● DESCRIPTION OF THE TASK
Hand back each line, unchanged, from the top down to the line where "verts, faces = [], []" sits.

● INFORMATION SUPPLIED
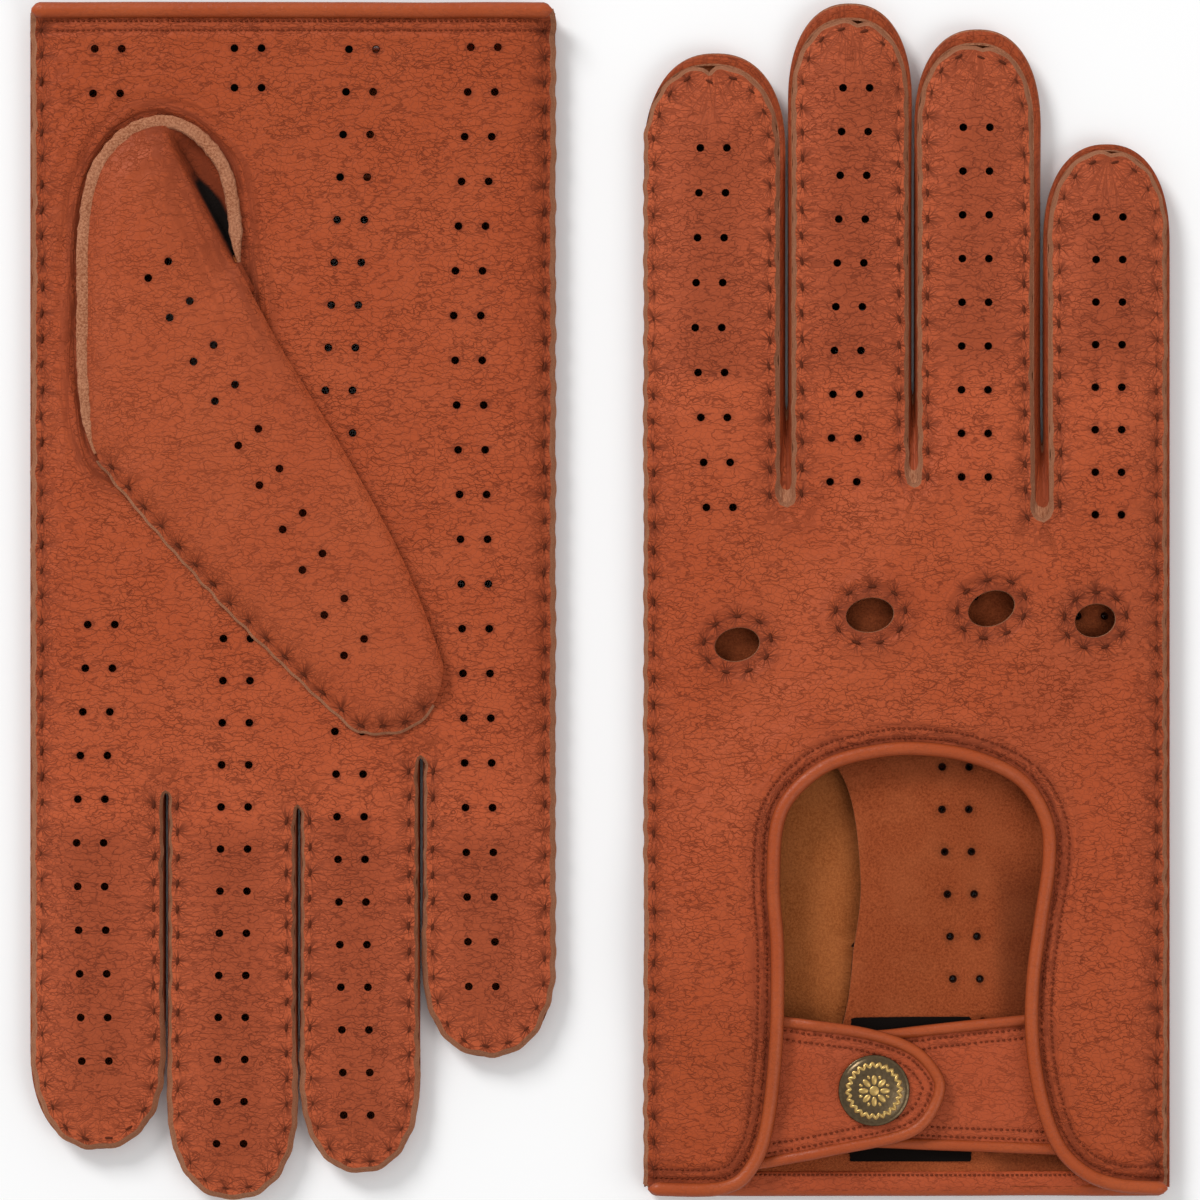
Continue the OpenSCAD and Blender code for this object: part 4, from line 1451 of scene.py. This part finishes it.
def snaps(glove):
    """The snap: cap with its rosette, socket, stud and post."""
    proud = PROUD[glove.name]
    base, radius = 5.9 + proud, 6.6
    tall = 1.1 if glove.palm_up else 1.9
    profile = [(0.02, base), (radius, base), (7.05, base + 0.2), (7.15, base + 0.42),
               (7.0, base + 0.6), (6.75, base + 0.66)]
    profile += [(radius * math.cos(a), base + 0.55 + (tall - 0.55) * math.sin(a))
                for a in np.linspace(0.12, math.pi / 2 - 0.01, 12)]
    verts, faces = lathe(profile)
    finish_piece(glove, "snap_dome", verts, faces, M["bronze"], "strap", ["snap_cap"])
    if not glove.palm_up:
        def dome(r):
            t = min(r / radius, 0.99)
            return base + 0.55 + (tall - 0.55) * math.sqrt(1 - t * t)
        verts, faces = [], []

        def blob(r, angle, long, wide, turn=0.0):
            c, s = math.cos(angle), math.sin(angle)
            centre = SNAP + r * np.array([c, s])
            ca, sa = math.cos(angle + turn), math.sin(angle + turn)
            rings, sides = 5, 10
            start = len(verts)
            for i in range(rings):
                t = i / (rings - 1) * math.pi / 2
                for j in range(sides):
                    q = TURN * j / sides
                    x, y = long * math.cos(t) * math.cos(q), wide * math.cos(t) * math.sin(q)
                    p = centre + np.array([x * ca - y * sa, x * sa + y * ca])
                    verts.append((*p, dome(np.linalg.norm(p - SNAP)) - 0.08 + 0.28 * math.sin(t)))
            faces.append(grid_faces(rings, sides, True, start))

        blob(0, 0, 1.05, 1.05)
        for k in range(8):
            blob(2.15, k * math.pi / 4, 1.05, 0.60)
            blob(2.9, (k + 0.5) * math.pi / 4, 0.45, 0.35)
        for k in range(24):
            blob(5.15, k * math.pi / 12, 0.85, 0.36, 0.6)
            blob(5.15, (k + 0.5) * math.pi / 12, 0.85, 0.36, -0.6)
        finish_piece(glove, "snap_rosette", np.array(verts), np.concatenate(faces),
                     M["brass"], "strap")
    for name, body, node, profile in (
            ("snap_socket_ring", "strap", "snap_socket",
             ((2.7, 4.85), (2.75, 3.9), (3.0, 3.55), (3.7, 3.5), (4.1, 3.7), (4.2, 4.85))),
            ("snap_stud_knob", "tab", "snap_stud",
             ((2.2, 3.15), (1.95, 3.5), (2.1, 3.8), (1.9, 4.1), (1.2, 4.2), (0.02, 4.2))),
            ("snap_post_disc", "tab", "snap_post",
             ((0.02, 1.75), (3.2, 1.78), (3.9, 1.95), (4.0, 2.2)))):
        verts, faces = lathe(profile, proud)
        finish_piece(glove, name, verts, faces, M["brass"], body, [node])


def label(glove):
    """Blank woven label inside the palm."""
    u0, u1, v0, v1 = 39.8 if glove.palm_up else 41.0, 65.3, 7.0, 36.0
    lo = 1.15 + (0 if glove.palm_up else ARCH)
    hi = lo + 0.3
    corners = [(u0, v0), (u1, v0), (u1, v1), (u0, v1)]
    ring = resample(np.array(corners + corners[:1]), 0.8)[:-1]
    levels = ((0, lo), (0, hi - 0.08), (0.12, hi))
    mid = ring.mean(0)
    count = len(ring)
    verts = np.concatenate([np.column_stack([ring + (mid - ring) * (i / 14), np.full(count, w)])
                            for i, w in levels] + [np.array([[*mid, hi]])])
    i = np.arange(count)
    cap = np.stack([2 * count + i, 2 * count + np.roll(i, -1), np.full(count, 3 * count)], 1)
    obj = add_mesh(f"{glove.name}_label", glove.place(verts),
                   [(grid_faces(3, count, True), 0, None), (cap, 0, None)], [M["label"]],
                   points={"rest": verts})
    attach(glove, obj, "hand")
    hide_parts(f"{glove.name}_size_label")


for glove in gloves:
    skin(glove, "front")
    skin(glove, "back")
    for k in range(4):
        finger_sides(glove, k)
    thumb(glove)
    thumb_welt(glove)
    cuff(glove)
    opening(glove)
    flap(glove, "tab", TAB_EDGE, 3.2)
    flap(glove, "strap", STRAP_EDGE, 5.9)
    snaps(glove)
    label(glove)

# ---------------------------------------------------------------- floor, light, camera
FLOOR_Z, FLOOR_REACH = -0.0006, 6      # metres
CAMERA_Z = 1.3383
WORLD_STRENGTH = 0.59

t = Tree("pale_floor")
t.finish((0.95, 0.95, 0.95), 0.9, Specular_IOR_Level=0.1)
floor_mesh = bpy.data.meshes.new("floor")
corners = [(x * FLOOR_REACH, y * FLOOR_REACH, FLOOR_Z) for x, y in ((-1, -1), (1, -1), (1, 1), (-1, 1))]
floor_mesh.from_pydata(corners, [], [(0, 1, 2, 3)])
floor_mesh.materials.append(t.material)
floor = bpy.data.objects.new("floor", floor_mesh)
bpy.context.scene.collection.objects.link(floor)


def area(name, place, size, power):
    """A round lamp that faces the gloves."""
    data = bpy.data.lights.new(name, "AREA")
    data.shape, data.size, data.energy = "DISK", size, power
    lamp = bpy.data.objects.new(name, data)
    lamp.location = place
    lamp.rotation_euler = (-Vector(place)).to_track_quat("-Z", "Y").to_euler()
    bpy.context.scene.collection.objects.link(lamp)


area("key", (-1.5, 1.9, 1.7), 1.1, 52.0)
area("fill", (0.9, -0.5, 1.1), 0.9, 4.0)
world = bpy.data.worlds.new("studio")
bpy.context.scene.world = world
world.use_nodes = True
world.node_tree.nodes["Background"].inputs["Color"].default_value = (1, 1, 1, 1)
world.node_tree.nodes["Background"].inputs["Strength"].default_value = WORLD_STRENGTH

camera_data = bpy.data.cameras.new("camera")
camera_data.lens, camera_data.sensor_width = 200, 36
camera = bpy.data.objects.new("camera", camera_data)
camera.location = (0, 0, CAMERA_Z)
camera_data.clip_end = 20
bpy.context.scene.collection.objects.link(camera)
bpy.context.scene.camera = camera
bpy.context.scene.view_settings.view_transform = "Standard"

● CORRECT RESULT
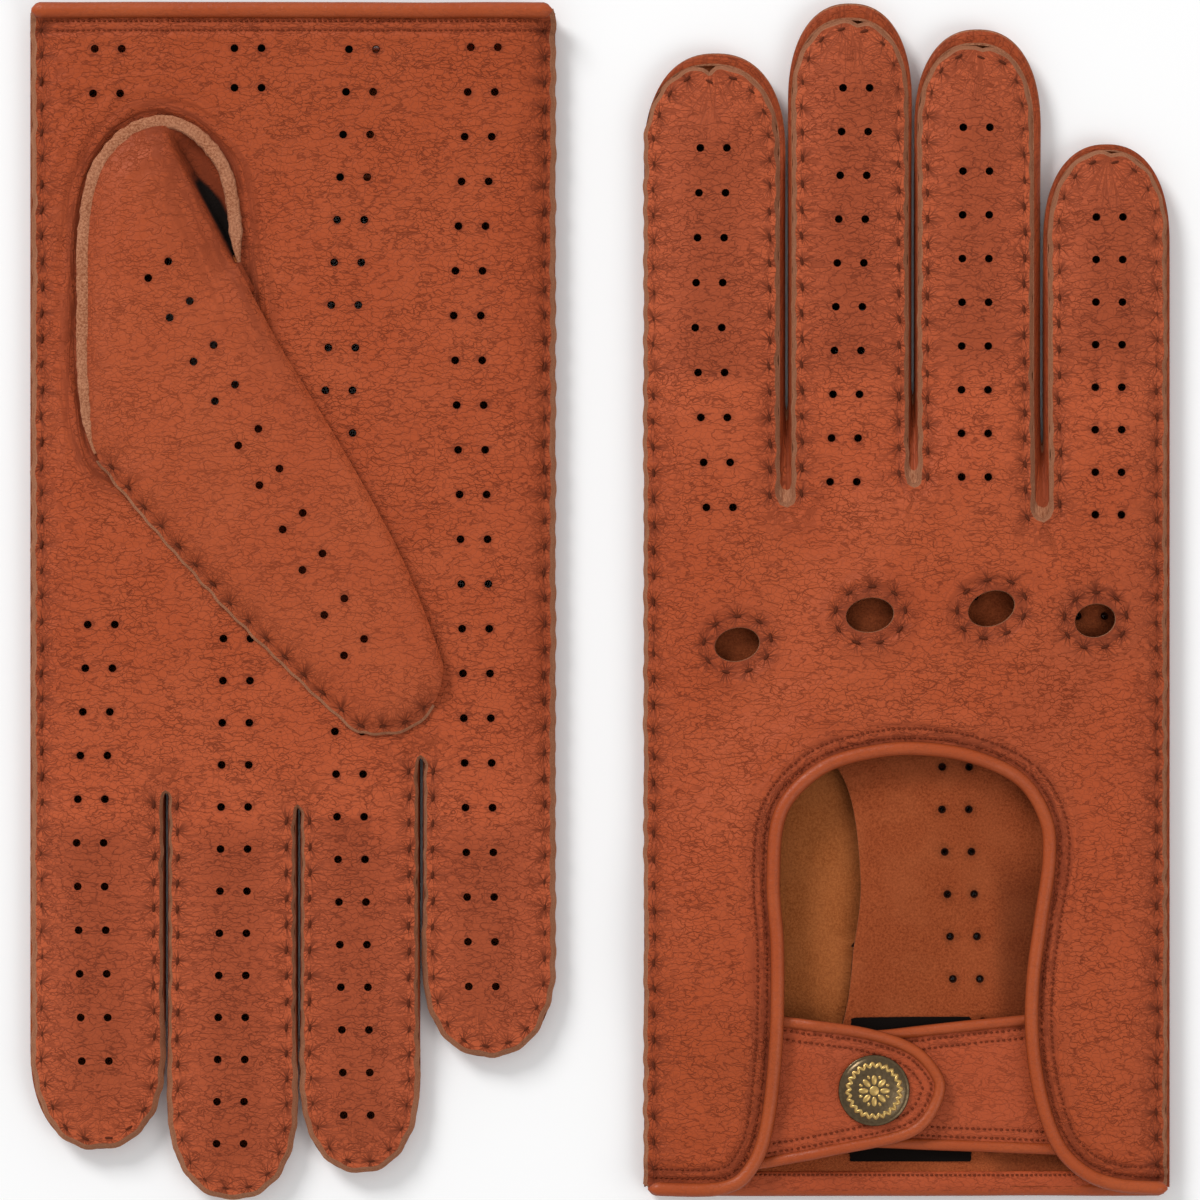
Continue the OpenSCAD and Blender code for this object: part 4, from line 1451 of scene.py. This part finishes it.
def snaps(glove):
    """The snap: cap with its rosette, socket, stud and post."""
    proud = PROUD[glove.name]
    base, radius = 5.9 + proud, 6.6
    tall = 1.1 if glove.palm_up else 1.9
    profile = [(0.02, base), (radius, base), (7.05, base + 0.2), (7.15, base + 0.42),
               (7.0, base + 0.6), (6.75, base + 0.66)]
    profile += [(radius * math.cos(a), base + 0.55 + (tall - 0.55) * math.sin(a))
                for a in np.linspace(0.12, math.pi / 2 - 0.01, 12)]
    verts, faces = lathe(profile)
    finish_piece(glove, "snap_dome", verts, faces, M["bronze"], "strap", ["snap_cap"])
    if not glove.palm_up:
        def dome(r):
            t = min(r / radius, 0.99)
            return base + 0.55 + (tall - 0.55) * math.sqrt(1 - t * t)
        verts, faces = [], []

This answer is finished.